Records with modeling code
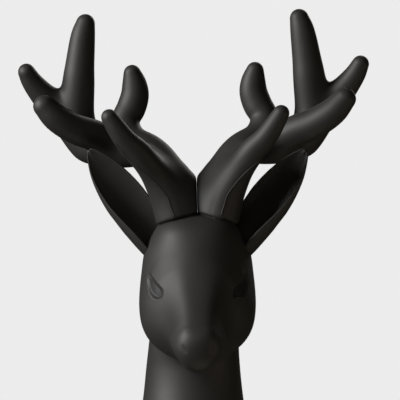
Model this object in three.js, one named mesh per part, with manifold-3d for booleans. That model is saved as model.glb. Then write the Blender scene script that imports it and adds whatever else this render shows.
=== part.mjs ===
// A moulded plastic deer bust: head and neck, two ears and two antlers.
// Millimetres, +Z up, the deer looks along -Y and its own left side is +X.
// The origin is the centre of the flat base.

import * as THREE from "three";
import { mergeVertices } from "three/addons/utils/BufferGeometryUtils.js";
import Module from "manifold-3d";

const wasm = await Module();
wasm.setup();

// Gaps between neighbouring mouldings
const SEAT_GAP = 0.5;
const SEAM_GAP = 0.4;

// Facets round each kind of piece
const HEAD_SEGMENTS = 40;
const LIMB_SEGMENTS = 12;
const EAR_SEGMENTS = 20;
const EYE_SEGMENTS = 10;

// Neck column: height, half width, half depth, centre x, centre y
const NECK = [
  [0, 45, 48, -3, 0],
  [20, 41, 42.5, -3, 3],
  [42, 38, 37, -3, 6.5],
  [62, 36, 34, -3, 8],
  [80, 34.5, 33.5, -2.5, 6],
  [110, 33, 32, -1, 3],
  [140, 31, 30, 0, -2],
  [170, 28, 26, 0, -8],
];
const NECK_TOP = 165;

// Head masses on the centre plane; squareness 2 is a true ellipsoid
const SKULL = { centre: [0, -26, 129], radii: [42.6, 47, 50], pitch: -8, squareness: 2 };
const CROWN = { centre: [0, -22, 149], radii: [39, 37, 29], pitch: 0, squareness: 2 };
const CAP = { centre: [0, -24, 162], radii: [30.5, 33, 18], pitch: 0, squareness: 2.6 };
const CHEEKS = { centre: [0, -38, 109], radii: [42.8, 37, 36], pitch: 0, squareness: 2.2 };
const LIPS = { centre: [0, -96, 87], radii: [16, 20, 15.5], pitch: 0, squareness: 2 };
const BRIDGE = { from: [0, -57, 122], to: [0, -99, 95.5], radii: [25, 13.5] };
const JAW = { from: [0, -54, 102], to: [0, -86, 90.5], radii: [28, 19.8] };
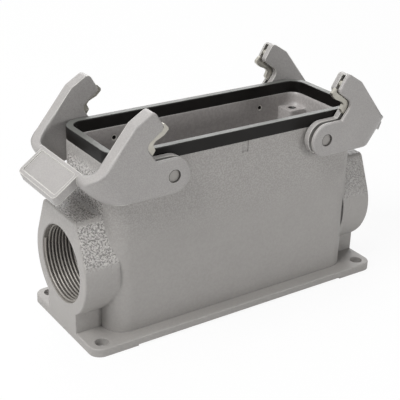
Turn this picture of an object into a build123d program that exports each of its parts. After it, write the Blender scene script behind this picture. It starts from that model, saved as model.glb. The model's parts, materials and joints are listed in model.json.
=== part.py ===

- _Directions for this task_
Only the lines from the one that contains "Turn this picture" to the end of the entries above should be given again, exactly and in full.

- _Task solution_
Turn this picture of an object into a build123d program that exports each of its parts. After it, write the Blender scene script behind this picture. It starts from that model, saved as model.glb. The model's parts, materials and joints are listed in model.json.
=== part.py ===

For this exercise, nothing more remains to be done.